Humpty Dumpty is a great analogy jis!

Hopefully it won't happen here and we have Trumpty Dumpty!


----------



## caravanman (Jun 27, 2016)

Well, despite my best efforts, we seem to be getting divorced from the E.U.

My gut feeling is that nothing will change... Boris and Farage lied about many things, so "although the people have spoken", they were misled about what they would be buying. (I guess that is "politics").

So far, all we are hearing is how terrible things will now come from Brexit, no good news at all.

I am concerned by fascist murmurings in Europe and the UK, and see calling this referendum as pandering to the extreme right wing... We did not have to have it in the first place, but Cameron was trying to woo votes away from Ukip.

Anyway, pricewise, now is a good time to cash in on our plummeting £, and visit these shores!

Ed.


----------



## jis (Jun 27, 2016)

Maybe I will show up there this year again during the long Thanksgiving weekend after all. Originally I had decided to skip it this year due to the cost. Unfortunately I have all my vacation days allocated for other activities this year already.

I see that now the lying about the lying has begun... http://boingboing.net/2016/06/27/brexit-leave-campaign-kills-ol.html

I just checked. They need a little more time to adjust the dollar prices for things. Or else I will just have to masquerade around as if I am in Scotland at my cousins place and purchase things in GBP or Scottish pounds as the case may be. Got my airline reservation in place. Unfortunately that is in Dollars, but not too bad if I go to Scotland.


----------



## tp49 (Jun 27, 2016)

jis said:


> And finally, while the results are disconcerting, it is also true that there is significant deficiency of democracy in the way the EU is set up. The European Parliament is essentially a coffee clutch with little powers. The European Commission can and does run rough shod over all sorts of things and is in dire need of reform. They could take this shock to start fixing some of those problems instead of ignoring them.


Thank you. I've been saying this for years. I'd love to think that Junker and his lot in Brussels would take this shock and start fixing a number of their issues but the EC marches to the beat of their own drummer who sadly also happens to be tone deaf.



caravanman said:


> Anyway, pricewise, now is a good time to cash in on our plummeting £, and visit these shores!


I'll be transiting through for a couple days on stopovers in September to partake in a number of pints and avoid the football hooligans.


----------



## Devil's Advocate (Jun 27, 2016)

caravanman said:


> Well, despite my best efforts, we seem to be getting divorced from the E.U. My gut feeling is that nothing will change... Boris and Farage lied about many things, so "although the people have spoken", they were misled about what they would be buying. (I guess that is "politics"). So far, all we are hearing is how terrible things will now come from Brexit, no good news at all.

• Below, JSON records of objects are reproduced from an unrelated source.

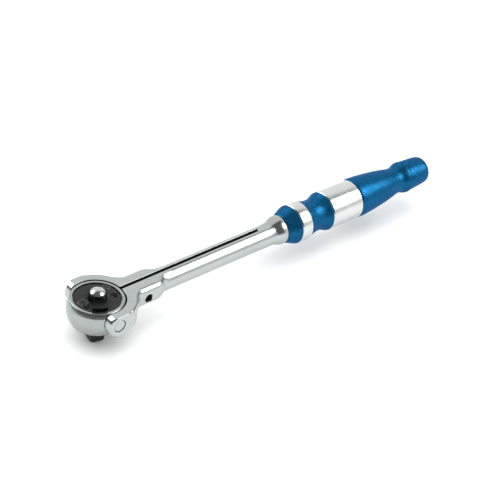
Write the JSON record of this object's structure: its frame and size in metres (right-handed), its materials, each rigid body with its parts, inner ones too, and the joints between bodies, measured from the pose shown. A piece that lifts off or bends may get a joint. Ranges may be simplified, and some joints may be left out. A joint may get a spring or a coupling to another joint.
{
  "type": "swivel-head ratchet wrench",
  "caption": "Long-reach hand ratchet wrench with a tilting round head in a slotted steel yoke, reversing lever, quick-release button and turned blue handle.",
  "frame": {"origin": "centre of the end face of the drive square", "axes": "+X from the head towards the end of the handle, +Z from the drive square up through the head to the release button, +Y completes a right-handed set along the tilt axis"},
  "size_m": [0.3091, 0.0482, 0.039],
  "materials": {
    "polished_chrome": "polished chrome plate on steel",
    "satin_chrome": "satin chrome plate on forged steel",
    "tool_steel": "ground, oiled",
    "black_oxide_steel": "black oxide",
    "matt_black": "matt black coating",
    "gloss_black": "gloss black coating",
    "blue_anodised": "fine-bead blasted, blue anodised",
    "bare_aluminium": "bright turned"
  },
  "bodies": {
    "handle": {"yoke_shank": "satin_chrome", "pivot_pin_left": "satin_chrome", "pivot_pin_right": "satin_chrome", "front_cone": "blue_anodised", "front_ring": "bare_aluminium", "waist_sleeve": "blue_anodised", "grip_band": "bare_aluminium", "rear_grip": "blue_anodised", "tang_nut": "tool_steel", "end_cap": "blue_anodised"},
    "head": {"head_housing": "polished_chrome", "tooth_ring": "tool_steel", "retaining_ring": "tool_steel"},
    "drive": {"drive_anvil": "black_oxide_steel", "cover_plate": "matt_black", "pawl_pin": "tool_steel", "release_spring": "tool_steel"},
    "selector": {"selector_lever": "gloss_black"},
    "pawl_rocker": {"pawl": "tool_steel"},
    "button": {"release_button": "polished_chrome"},
    "ball": {"detent_ball": "tool_steel"},
    "tensioner": {"tension_screw": "black_oxide_steel"}
  },
  "joints": [
    {"name": "head_tilt", "type": "hinge", "parent": "handle", "child": "head", "pos_m": [0, 0, 0.025], "axis": [0, 1, 0], "range_deg": [-45, 90]},
    {"name": "drive_spin", "type": "hinge", "parent": "head", "child": "drive", "pos_m": [0, 0, 0.025], "axis": [0, 0, 1], "continuous": true},
    {"name": "selector_turn", "type": "hinge", "parent": "drive", "child": "selector", "pos_m": [0, 0, 0.025], "axis": [0, 0, 1], "range_deg": [0, 70]},
    {"name": "pawl_rock", "type": "hinge", "parent": "drive", "child": "pawl_rocker", "pos_m": [0.00161, 0.00916, 0.025], "axis": [0, 0, 1], "range_deg": [-5, 0]},
    {"name": "release_press", "type": "slide", "parent": "drive", "child": "button", "axis": [0, 0, -1], "range_m": [0, 0.0022], "stiffness_N_per_m": 800, "springref_m": -0.003, "deforming": ["release_spring"]},
    {"name": "ball_retract", "type": "slide", "parent": "drive", "child": "ball", "axis": [-0.9703, 0.2419, 0], "range_m": [0, 0.00055]},
    {"name": "tension_turn", "type": "hinge", "parent": "handle", "child": "tensioner", "pos_m": [0.034, 0, 0.0237], "axis": [0, 1, 0], "range_deg": [-180, 180]}
  ],
  "couplings": [
    {"joint": "pawl_rock", "follows": "selector_turn", "ratio": -0.071429},
    {"joint": "ball_retract", "follows": "release_press", "ratio": 0.25}
  ]
}
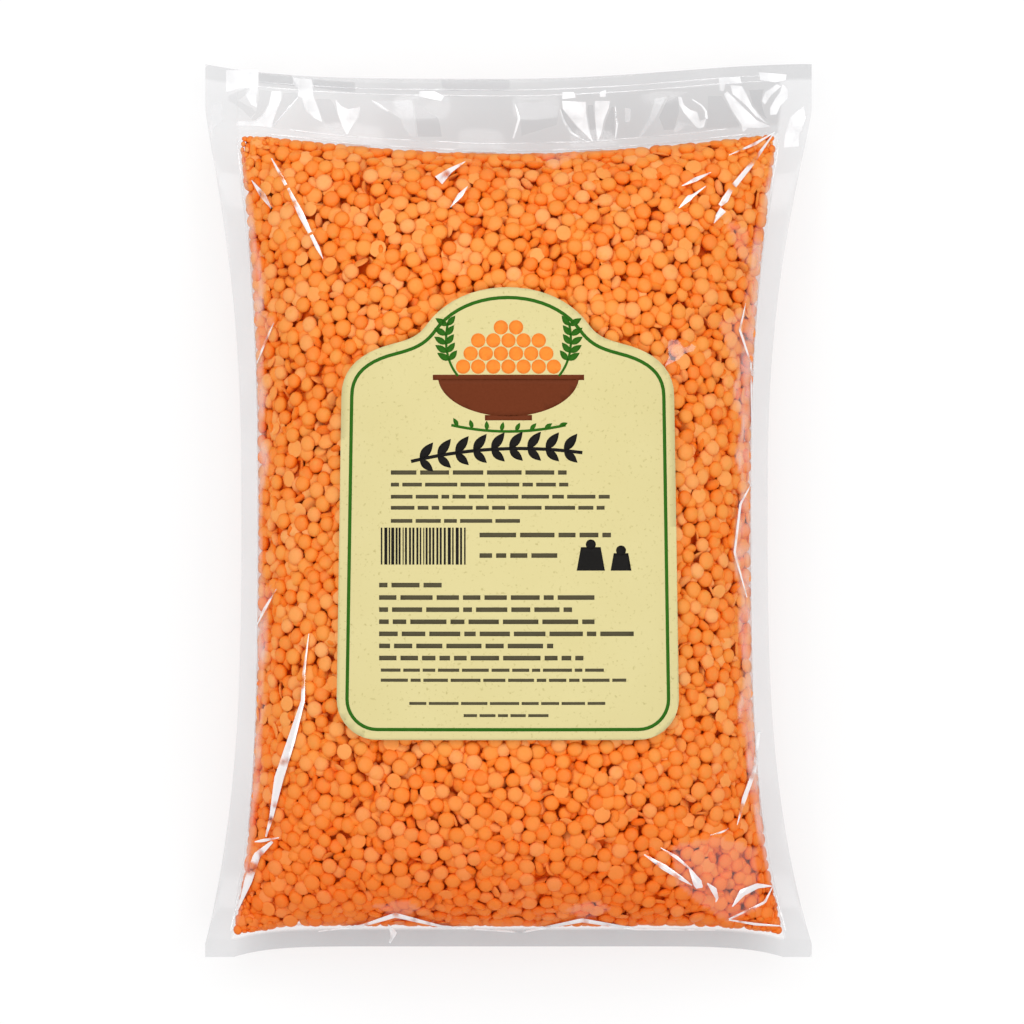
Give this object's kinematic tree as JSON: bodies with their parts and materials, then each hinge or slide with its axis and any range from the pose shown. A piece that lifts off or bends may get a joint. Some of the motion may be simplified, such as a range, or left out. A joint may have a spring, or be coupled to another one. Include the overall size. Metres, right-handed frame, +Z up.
{
  "type": "bag of lentils",
  "caption": "Clear film pouch of split red lentils, lying on its back, with flat seals on its sides, an empty film header and a paper label on its front.",
  "frame": {"origin": "middle of the pouch's outline, on the surface it lies on", "axes": "+X across the pouch, +Y along it towards the top seal, +Z up, out of the label"},
  "size_m": [0.182, 0.268, 0.0473],
  "materials": {
    "filled_pouch": "clear film over orange lentils",
    "label_paper": "uncoated cream paper",
    "film": "clear glossy film",
    "lentils": "dry split pulses",
    "lentils_pale": "dry split pulses, cut side",
    "ink_black": "printed ink",
    "ink_green": "printed ink",
    "ink_brown": "printed ink"
  },
  "bodies": {
    "root": {"pouch": "filled_pouch", "label": "label_paper"}
  },
  "joints": []
}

The way it was explained to me was that the UK was leaving because they were tired of being pushed around by the EU. Fair enough, but do average Brits believe the UK is large and powerful enough to survive without doing business with the rest of the EU? If it's not then how exactly do you remain part of the EU market without following EU rules? Presumably you'd end up like Norway, who aren't technically bound by EU rules, but who end up having to follow them anyway at the risk of being denied access to their primary market.

At which point you're nothing but a bystander. Watching the rules being debated and implemented and then having to follow them without any input whatsoever. And this makes Britain stronger how, exactly? Not to mention the risk of losing Scotland and Ireland was in the cards from the beginning. Without them the fall in the pound and the deteriorating credit ratings would likely be even more severe and the day may come when they leave the UK only to rejoin the EU. From what I saw these pitfalls were explained over and over again but a majority of Brits either didn't believe it or simply didn't care.



caravanman said:


> I am concerned by fascist murmurings in Europe and the UK, and see calling this referendum as pandering to the extreme right wing... We did not have to have it in the first place, but Cameron was trying to woo votes away from Ukip.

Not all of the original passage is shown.